=== What you have to do ===
Your task is to return, exactly, the run of lines starting at the line holding "const hat = new THREE.Group();" and ending at the line holding "imported = [obj", both ends included and no other lines.

=== Dataset excerpt ===
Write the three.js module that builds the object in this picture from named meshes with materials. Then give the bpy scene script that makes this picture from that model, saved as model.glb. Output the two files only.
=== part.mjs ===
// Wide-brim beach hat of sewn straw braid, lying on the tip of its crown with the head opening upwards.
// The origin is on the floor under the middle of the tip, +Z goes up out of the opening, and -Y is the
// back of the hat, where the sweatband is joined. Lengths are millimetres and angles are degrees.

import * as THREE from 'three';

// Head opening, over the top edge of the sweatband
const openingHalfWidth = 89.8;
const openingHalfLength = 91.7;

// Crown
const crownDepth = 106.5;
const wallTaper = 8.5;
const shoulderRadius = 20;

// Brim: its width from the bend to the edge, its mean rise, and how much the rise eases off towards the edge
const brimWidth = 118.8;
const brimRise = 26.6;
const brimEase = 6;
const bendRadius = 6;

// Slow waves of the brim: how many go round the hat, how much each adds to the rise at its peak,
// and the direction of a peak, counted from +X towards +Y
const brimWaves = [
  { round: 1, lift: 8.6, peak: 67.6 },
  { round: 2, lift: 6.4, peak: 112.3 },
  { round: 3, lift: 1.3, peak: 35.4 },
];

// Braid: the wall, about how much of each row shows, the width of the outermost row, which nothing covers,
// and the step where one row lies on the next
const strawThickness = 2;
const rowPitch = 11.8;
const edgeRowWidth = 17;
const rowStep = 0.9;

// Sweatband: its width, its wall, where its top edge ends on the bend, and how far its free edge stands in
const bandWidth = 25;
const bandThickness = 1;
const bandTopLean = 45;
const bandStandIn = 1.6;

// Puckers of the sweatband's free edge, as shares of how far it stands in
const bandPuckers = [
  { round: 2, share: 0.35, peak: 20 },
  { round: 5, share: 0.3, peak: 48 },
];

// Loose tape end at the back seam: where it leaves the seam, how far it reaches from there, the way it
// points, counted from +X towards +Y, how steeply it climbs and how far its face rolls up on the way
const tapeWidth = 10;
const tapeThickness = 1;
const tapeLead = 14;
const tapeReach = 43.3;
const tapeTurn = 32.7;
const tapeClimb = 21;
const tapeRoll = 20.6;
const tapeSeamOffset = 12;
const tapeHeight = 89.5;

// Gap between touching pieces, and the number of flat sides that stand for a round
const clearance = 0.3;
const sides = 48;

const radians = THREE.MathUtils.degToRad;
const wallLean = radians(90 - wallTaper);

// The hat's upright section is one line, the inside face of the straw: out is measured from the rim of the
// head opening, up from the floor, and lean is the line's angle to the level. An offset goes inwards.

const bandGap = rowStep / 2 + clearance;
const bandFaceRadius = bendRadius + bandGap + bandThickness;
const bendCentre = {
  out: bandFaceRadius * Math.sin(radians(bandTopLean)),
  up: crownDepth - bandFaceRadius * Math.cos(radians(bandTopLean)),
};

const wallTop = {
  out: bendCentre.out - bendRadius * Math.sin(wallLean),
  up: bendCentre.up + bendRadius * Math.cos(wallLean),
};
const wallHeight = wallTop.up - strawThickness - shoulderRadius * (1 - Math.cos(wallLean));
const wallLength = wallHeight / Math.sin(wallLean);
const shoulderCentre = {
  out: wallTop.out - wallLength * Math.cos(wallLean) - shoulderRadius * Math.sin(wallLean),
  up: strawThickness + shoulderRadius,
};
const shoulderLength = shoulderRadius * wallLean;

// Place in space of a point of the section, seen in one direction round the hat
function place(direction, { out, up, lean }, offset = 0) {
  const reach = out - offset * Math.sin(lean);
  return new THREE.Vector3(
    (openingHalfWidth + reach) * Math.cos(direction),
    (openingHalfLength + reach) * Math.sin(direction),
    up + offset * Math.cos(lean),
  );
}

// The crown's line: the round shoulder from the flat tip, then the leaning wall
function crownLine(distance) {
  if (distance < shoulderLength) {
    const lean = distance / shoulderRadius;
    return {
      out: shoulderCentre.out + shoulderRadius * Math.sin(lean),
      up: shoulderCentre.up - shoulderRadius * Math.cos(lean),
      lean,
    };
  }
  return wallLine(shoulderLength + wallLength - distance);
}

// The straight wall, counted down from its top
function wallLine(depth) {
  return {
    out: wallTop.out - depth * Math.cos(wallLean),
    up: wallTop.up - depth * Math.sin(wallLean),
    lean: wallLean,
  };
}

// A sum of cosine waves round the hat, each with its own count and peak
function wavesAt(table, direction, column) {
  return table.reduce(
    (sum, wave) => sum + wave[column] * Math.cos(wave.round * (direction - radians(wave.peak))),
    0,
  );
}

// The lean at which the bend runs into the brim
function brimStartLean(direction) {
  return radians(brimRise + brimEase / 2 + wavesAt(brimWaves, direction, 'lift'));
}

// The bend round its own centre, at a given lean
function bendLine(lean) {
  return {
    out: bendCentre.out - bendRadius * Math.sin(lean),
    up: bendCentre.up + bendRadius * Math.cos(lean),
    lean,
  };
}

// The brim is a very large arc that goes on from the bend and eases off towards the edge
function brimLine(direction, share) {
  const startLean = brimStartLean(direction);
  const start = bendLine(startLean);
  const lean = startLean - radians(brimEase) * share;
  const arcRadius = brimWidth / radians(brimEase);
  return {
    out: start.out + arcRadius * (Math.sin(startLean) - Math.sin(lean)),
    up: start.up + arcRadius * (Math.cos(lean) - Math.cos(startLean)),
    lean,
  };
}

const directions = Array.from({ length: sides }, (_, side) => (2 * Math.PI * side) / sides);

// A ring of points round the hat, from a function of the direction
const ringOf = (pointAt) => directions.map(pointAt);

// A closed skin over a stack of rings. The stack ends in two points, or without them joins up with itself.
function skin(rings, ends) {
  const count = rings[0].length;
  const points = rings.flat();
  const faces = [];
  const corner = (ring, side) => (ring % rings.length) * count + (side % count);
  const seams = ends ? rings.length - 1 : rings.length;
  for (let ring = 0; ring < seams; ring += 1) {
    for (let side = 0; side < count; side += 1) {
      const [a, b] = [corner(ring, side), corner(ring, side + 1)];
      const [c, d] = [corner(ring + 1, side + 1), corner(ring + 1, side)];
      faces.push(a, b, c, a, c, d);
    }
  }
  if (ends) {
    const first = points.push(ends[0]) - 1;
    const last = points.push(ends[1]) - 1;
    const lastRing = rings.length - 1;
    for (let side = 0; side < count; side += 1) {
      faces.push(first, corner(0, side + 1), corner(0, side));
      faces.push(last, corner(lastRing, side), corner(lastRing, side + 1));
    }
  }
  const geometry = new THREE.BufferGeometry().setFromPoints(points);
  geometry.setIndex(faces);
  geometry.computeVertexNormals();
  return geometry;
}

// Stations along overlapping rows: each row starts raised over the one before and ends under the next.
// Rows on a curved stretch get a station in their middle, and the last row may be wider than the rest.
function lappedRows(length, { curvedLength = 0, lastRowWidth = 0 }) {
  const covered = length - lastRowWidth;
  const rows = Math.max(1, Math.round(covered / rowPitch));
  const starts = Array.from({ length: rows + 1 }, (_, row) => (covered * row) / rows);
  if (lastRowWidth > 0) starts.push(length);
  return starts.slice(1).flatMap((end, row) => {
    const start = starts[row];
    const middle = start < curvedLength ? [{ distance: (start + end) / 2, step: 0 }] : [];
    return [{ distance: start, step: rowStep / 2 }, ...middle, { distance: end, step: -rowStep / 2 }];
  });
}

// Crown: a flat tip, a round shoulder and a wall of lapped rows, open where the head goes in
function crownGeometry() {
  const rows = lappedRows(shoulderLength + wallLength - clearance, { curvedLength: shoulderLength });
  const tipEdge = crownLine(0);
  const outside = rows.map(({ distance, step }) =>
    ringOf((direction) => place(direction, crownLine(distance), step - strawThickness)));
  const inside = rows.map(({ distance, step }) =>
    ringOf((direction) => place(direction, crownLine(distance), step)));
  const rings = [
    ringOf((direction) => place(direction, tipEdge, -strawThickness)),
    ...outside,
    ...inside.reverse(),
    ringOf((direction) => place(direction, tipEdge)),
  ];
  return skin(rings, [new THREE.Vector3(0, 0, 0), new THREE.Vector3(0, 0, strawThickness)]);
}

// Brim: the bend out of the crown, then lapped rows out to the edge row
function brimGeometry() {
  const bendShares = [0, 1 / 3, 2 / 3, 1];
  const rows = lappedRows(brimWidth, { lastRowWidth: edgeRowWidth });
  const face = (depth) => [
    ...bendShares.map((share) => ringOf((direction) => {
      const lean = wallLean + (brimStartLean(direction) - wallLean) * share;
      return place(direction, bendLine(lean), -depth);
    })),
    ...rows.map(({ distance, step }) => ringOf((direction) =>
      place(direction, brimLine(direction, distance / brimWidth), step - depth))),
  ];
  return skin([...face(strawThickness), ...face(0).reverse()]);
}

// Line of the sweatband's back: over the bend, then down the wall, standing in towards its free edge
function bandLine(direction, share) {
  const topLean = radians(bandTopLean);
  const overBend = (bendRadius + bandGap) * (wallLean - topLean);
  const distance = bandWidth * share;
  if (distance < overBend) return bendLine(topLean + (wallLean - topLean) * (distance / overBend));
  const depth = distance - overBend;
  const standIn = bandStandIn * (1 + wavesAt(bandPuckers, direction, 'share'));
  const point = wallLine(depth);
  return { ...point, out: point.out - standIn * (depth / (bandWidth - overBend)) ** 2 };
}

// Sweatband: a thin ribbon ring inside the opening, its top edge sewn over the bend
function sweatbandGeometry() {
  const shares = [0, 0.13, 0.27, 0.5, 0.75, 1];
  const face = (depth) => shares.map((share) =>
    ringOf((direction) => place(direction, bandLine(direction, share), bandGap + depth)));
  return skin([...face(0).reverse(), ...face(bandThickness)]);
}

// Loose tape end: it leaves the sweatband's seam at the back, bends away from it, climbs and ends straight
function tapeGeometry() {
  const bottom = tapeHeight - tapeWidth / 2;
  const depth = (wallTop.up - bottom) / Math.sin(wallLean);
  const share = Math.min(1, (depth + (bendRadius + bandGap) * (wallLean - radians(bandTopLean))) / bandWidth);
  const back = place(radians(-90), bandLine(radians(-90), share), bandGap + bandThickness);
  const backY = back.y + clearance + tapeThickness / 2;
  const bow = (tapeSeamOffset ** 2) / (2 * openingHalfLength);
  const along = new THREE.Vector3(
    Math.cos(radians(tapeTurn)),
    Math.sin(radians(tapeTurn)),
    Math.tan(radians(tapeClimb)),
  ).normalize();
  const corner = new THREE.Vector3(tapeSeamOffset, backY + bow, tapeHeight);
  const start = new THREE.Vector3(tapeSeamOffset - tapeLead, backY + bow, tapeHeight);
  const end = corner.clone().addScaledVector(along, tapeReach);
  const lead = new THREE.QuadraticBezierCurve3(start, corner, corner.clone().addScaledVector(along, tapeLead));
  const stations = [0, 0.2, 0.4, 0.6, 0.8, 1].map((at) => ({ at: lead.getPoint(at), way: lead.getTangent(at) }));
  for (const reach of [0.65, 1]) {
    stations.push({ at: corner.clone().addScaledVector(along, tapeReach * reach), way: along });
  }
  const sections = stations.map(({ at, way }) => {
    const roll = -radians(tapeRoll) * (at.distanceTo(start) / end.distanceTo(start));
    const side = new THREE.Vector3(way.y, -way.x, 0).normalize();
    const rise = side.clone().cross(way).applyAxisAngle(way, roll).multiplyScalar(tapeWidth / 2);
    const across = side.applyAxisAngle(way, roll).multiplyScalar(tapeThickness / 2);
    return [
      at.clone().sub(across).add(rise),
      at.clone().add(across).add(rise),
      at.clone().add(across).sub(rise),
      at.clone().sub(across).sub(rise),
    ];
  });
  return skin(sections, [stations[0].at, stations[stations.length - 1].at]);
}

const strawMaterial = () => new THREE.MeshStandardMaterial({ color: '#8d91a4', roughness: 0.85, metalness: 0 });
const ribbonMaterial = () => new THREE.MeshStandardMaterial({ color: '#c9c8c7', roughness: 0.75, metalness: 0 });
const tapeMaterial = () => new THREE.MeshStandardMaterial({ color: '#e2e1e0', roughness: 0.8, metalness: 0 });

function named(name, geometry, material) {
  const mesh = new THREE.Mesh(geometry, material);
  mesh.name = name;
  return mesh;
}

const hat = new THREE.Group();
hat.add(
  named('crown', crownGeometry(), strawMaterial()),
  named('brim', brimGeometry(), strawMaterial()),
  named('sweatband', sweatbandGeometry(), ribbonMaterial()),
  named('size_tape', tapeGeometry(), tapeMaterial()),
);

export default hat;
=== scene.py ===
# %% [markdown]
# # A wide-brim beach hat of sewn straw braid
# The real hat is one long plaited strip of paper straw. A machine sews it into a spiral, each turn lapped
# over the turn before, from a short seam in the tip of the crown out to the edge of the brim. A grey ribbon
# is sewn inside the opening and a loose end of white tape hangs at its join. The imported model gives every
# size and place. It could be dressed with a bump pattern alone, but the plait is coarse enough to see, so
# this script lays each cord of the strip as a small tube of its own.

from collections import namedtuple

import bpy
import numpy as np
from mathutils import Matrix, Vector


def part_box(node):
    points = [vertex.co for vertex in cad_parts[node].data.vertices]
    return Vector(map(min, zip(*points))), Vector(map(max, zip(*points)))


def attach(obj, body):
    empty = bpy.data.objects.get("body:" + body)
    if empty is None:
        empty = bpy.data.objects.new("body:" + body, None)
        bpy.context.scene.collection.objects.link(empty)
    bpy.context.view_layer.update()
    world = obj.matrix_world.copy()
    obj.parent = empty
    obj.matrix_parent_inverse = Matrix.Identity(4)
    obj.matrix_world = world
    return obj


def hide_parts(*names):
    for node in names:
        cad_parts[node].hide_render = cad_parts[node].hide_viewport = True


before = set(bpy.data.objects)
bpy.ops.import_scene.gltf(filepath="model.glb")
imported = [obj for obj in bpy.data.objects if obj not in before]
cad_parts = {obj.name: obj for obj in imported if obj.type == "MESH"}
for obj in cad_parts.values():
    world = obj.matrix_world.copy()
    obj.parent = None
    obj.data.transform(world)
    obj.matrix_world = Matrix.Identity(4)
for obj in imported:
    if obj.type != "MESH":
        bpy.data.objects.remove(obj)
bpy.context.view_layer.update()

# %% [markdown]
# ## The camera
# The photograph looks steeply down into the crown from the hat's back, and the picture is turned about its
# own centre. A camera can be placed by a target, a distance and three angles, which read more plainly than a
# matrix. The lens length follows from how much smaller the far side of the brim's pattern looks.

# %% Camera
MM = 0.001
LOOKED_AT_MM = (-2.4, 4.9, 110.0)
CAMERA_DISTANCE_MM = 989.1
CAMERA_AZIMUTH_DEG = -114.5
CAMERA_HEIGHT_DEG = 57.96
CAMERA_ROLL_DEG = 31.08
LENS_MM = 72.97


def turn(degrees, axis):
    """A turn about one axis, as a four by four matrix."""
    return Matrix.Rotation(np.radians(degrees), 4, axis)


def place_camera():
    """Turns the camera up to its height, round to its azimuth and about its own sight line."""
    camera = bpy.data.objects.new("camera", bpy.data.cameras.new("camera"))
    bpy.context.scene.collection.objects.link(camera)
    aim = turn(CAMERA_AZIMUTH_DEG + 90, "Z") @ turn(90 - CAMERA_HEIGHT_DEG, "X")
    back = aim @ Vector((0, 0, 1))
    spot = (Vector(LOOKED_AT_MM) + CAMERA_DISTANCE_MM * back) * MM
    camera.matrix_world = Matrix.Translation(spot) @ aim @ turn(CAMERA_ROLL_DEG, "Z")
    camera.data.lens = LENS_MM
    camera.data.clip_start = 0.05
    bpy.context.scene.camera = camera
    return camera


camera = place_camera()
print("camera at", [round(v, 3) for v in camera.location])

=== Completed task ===
const hat = new THREE.Group();
hat.add(
  named('crown', crownGeometry(), strawMaterial()),
  named('brim', brimGeometry(), strawMaterial()),
  named('sweatband', sweatbandGeometry(), ribbonMaterial()),
  named('size_tape', tapeGeometry(), tapeMaterial()),
);

export default hat;
=== scene.py ===
# %% [markdown]
# # A wide-brim beach hat of sewn straw braid
# The real hat is one long plaited strip of paper straw. A machine sews it into a spiral, each turn lapped
# over the turn before, from a short seam in the tip of the crown out to the edge of the brim. A grey ribbon
# is sewn inside the opening and a loose end of white tape hangs at its join. The imported model gives every
# size and place. It could be dressed with a bump pattern alone, but the plait is coarse enough to see, so
# this script lays each cord of the strip as a small tube of its own.

from collections import namedtuple

import bpy
import numpy as np
from mathutils import Matrix, Vector


def part_box(node):
    points = [vertex.co for vertex in cad_parts[node].data.vertices]
    return Vector(map(min, zip(*points))), Vector(map(max, zip(*points)))


def attach(obj, body):
    empty = bpy.data.objects.get("body:" + body)
    if empty is None:
        empty = bpy.data.objects.new("body:" + body, None)
        bpy.context.scene.collection.objects.link(empty)
    bpy.context.view_layer.update()
    world = obj.matrix_world.copy()
    obj.parent = empty
    obj.matrix_parent_inverse = Matrix.Identity(4)
    obj.matrix_world = world
    return obj


def hide_parts(*names):
    for node in names:
        cad_parts[node].hide_render = cad_parts[node].hide_viewport = True


before = set(bpy.data.objects)
bpy.ops.import_scene.gltf(filepath="model.glb")
imported = [obj for obj in bpy.data.objects if obj not in before]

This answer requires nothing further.